- **STATED EXERCISE**:
Return the records that follow, matching each one exactly.

- **RECORDS FOR THE TASK**:
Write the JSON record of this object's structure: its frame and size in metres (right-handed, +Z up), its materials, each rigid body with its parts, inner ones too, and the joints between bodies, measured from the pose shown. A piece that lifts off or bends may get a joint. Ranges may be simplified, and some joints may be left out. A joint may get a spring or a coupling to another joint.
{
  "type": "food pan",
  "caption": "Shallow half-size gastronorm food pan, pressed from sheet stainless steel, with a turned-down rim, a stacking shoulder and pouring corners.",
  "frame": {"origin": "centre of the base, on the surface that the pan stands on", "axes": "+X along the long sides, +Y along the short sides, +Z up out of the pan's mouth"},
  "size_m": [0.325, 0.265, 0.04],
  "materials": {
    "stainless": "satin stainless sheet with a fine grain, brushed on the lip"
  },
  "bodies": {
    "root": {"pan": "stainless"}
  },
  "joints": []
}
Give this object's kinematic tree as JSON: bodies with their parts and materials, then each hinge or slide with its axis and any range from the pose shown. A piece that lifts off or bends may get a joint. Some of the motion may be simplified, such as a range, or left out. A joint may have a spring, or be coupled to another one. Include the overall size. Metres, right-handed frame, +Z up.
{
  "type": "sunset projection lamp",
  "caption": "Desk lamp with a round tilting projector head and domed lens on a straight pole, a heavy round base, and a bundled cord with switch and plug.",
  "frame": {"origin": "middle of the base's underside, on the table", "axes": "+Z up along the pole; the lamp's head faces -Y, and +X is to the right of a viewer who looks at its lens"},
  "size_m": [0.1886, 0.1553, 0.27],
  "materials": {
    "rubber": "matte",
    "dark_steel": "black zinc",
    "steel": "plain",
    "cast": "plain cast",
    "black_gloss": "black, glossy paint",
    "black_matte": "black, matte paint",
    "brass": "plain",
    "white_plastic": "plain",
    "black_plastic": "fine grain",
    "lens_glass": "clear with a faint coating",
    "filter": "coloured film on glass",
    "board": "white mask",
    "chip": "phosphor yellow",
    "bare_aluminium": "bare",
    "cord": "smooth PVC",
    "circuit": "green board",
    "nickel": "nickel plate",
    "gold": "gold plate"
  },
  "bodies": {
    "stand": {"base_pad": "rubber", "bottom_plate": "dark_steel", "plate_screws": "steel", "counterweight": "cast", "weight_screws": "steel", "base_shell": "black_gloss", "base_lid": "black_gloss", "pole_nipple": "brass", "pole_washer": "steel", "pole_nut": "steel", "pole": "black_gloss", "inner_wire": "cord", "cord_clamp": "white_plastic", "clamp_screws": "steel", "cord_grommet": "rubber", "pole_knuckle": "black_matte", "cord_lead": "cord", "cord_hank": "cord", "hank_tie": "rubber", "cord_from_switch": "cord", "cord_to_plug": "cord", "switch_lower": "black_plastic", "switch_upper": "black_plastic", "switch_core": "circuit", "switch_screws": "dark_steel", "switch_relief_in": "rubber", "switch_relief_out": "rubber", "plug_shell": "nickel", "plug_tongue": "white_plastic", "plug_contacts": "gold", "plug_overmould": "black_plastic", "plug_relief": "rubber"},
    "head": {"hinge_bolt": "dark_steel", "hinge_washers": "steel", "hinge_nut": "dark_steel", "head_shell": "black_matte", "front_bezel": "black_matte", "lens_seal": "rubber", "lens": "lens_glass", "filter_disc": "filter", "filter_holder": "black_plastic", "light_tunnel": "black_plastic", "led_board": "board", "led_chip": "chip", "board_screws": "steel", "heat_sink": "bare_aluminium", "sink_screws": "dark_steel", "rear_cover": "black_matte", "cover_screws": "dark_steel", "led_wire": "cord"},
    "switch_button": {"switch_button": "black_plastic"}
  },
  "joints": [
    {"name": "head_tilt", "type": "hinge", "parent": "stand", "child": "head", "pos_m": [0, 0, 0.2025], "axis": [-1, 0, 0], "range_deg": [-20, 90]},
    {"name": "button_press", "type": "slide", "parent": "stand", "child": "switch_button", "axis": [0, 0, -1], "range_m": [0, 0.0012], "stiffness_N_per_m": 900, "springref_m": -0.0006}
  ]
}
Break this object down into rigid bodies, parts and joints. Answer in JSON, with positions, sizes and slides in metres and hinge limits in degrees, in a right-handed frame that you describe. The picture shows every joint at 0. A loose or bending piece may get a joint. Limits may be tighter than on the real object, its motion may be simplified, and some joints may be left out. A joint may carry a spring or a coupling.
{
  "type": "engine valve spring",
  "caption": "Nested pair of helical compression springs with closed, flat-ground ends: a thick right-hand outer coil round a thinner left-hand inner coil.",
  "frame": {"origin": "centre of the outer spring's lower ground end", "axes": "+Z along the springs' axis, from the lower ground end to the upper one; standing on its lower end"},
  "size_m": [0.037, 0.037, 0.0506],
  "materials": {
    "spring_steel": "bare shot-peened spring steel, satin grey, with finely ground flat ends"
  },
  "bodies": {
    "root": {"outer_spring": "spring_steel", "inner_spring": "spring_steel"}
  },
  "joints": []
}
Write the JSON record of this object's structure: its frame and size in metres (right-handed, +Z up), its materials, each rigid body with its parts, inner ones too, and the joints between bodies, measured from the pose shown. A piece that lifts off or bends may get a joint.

- **OUTPUT BELOW**:
Write the JSON record of this object's structure: its frame and size in metres (right-handed, +Z up), its materials, each rigid body with its parts, inner ones too, and the joints between bodies, measured from the pose shown. A piece that lifts off or bends may get a joint. Ranges may be simplified, and some joints may be left out. A joint may get a spring or a coupling to another joint.
{
  "type": "food pan",
  "caption": "Shallow half-size gastronorm food pan, pressed from sheet stainless steel, with a turned-down rim, a stacking shoulder and pouring corners.",
  "frame": {"origin": "centre of the base, on the surface that the pan stands on", "axes": "+X along the long sides, +Y along the short sides, +Z up out of the pan's mouth"},
  "size_m": [0.325, 0.265, 0.04],
  "materials": {
    "stainless": "satin stainless sheet with a fine grain, brushed on the lip"
  },
  "bodies": {
    "root": {"pan": "stainless"}
  },
  "joints": []
}
Give this object's kinematic tree as JSON: bodies with their parts and materials, then each hinge or slide with its axis and any range from the pose shown. A piece that lifts off or bends may get a joint. Some of the motion may be simplified, such as a range, or left out. A joint may have a spring, or be coupled to another one. Include the overall size. Metres, right-handed frame, +Z up.
{
  "type": "sunset projection lamp",
  "caption": "Desk lamp with a round tilting projector head and domed lens on a straight pole, a heavy round base, and a bundled cord with switch and plug.",
  "frame": {"origin": "middle of the base's underside, on the table", "axes": "+Z up along the pole; the lamp's head faces -Y, and +X is to the right of a viewer who looks at its lens"},
  "size_m": [0.1886, 0.1553, 0.27],
  "materials": {
    "rubber": "matte",
    "dark_steel": "black zinc",
    "steel": "plain",
    "cast": "plain cast",
    "black_gloss": "black, glossy paint",
    "black_matte": "black, matte paint",
    "brass": "plain",
    "white_plastic": "plain",
    "black_plastic": "fine grain",
    "lens_glass": "clear with a faint coating",
    "filter": "coloured film on glass",
    "board": "white mask",
    "chip": "phosphor yellow",
    "bare_aluminium": "bare",
    "cord": "smooth PVC",
    "circuit": "green board",
    "nickel": "nickel plate",
    "gold": "gold plate"
  },
  "bodies": {
    "stand": {"base_pad": "rubber", "bottom_plate": "dark_steel", "plate_screws": "steel", "counterweight": "cast", "weight_screws": "steel", "base_shell": "black_gloss", "base_lid": "black_gloss", "pole_nipple": "brass", "pole_washer": "steel", "pole_nut": "steel", "pole": "black_gloss", "inner_wire": "cord", "cord_clamp": "white_plastic", "clamp_screws": "steel", "cord_grommet": "rubber", "pole_knuckle": "black_matte", "cord_lead": "cord", "cord_hank": "cord", "hank_tie": "rubber", "cord_from_switch": "cord", "cord_to_plug": "cord", "switch_lower": "black_plastic", "switch_upper": "black_plastic", "switch_core": "circuit", "switch_screws": "dark_steel", "switch_relief_in": "rubber", "switch_relief_out": "rubber", "plug_shell": "nickel", "plug_tongue": "white_plastic", "plug_contacts": "gold", "plug_overmould": "black_plastic", "plug_relief": "rubber"},
    "head": {"hinge_bolt": "dark_steel", "hinge_washers": "steel", "hinge_nut": "dark_steel", "head_shell": "black_matte", "front_bezel": "black_matte", "lens_seal": "rubber", "lens": "lens_glass", "filter_disc": "filter", "filter_holder": "black_plastic", "light_tunnel": "black_plastic", "led_board": "board", "led_chip": "chip", "board_screws": "steel", "heat_sink": "bare_aluminium", "sink_screws": "dark_steel", "rear_cover": "black_matte", "cover_screws": "dark_steel", "led_wire": "cord"},
    "switch_button": {"switch_button": "black_plastic"}
  },
  "joints": [
    {"name": "head_tilt", "type": "hinge", "parent": "stand", "child": "head", "pos_m": [0, 0, 0.2025], "axis": [-1, 0, 0], "range_deg": [-20, 90]},
    {"name": "button_press", "type": "slide", "parent": "stand", "child": "switch_button", "axis": [0, 0, -1], "range_m": [0, 0.0012], "stiffness_N_per_m": 900, "springref_m": -0.0006}
  ]
}
Break this object down into rigid bodies, parts and joints. Answer in JSON, with positions, sizes and slides in metres and hinge limits in degrees, in a right-handed frame that you describe. The picture shows every joint at 0. A loose or bending piece may get a joint. Limits may be tighter than on the real object, its motion may be simplified, and some joints may be left out. A joint may carry a spring or a coupling.
{
  "type": "engine valve spring",
  "caption": "Nested pair of helical compression springs with closed, flat-ground ends: a thick right-hand outer coil round a thinner left-hand inner coil.",
  "frame": {"origin": "centre of the outer spring's lower ground end", "axes": "+Z along the springs' axis, from the lower ground end to the upper one; standing on its lower end"},
  "size_m": [0.037, 0.037, 0.0506],
  "materials": {
    "spring_steel": "bare shot-peened spring steel, satin grey, with finely ground flat ends"
  },
  "bodies": {
    "root": {"outer_spring": "spring_steel", "inner_spring": "spring_steel"}
  },
  "joints": []
}
Write the JSON record of this object's structure: its frame and size in metres (right-handed, +Z up), its materials, each rigid body with its parts, inner ones too, and the joints between bodies, measured from the pose shown. A piece that lifts off or bends may get a joint.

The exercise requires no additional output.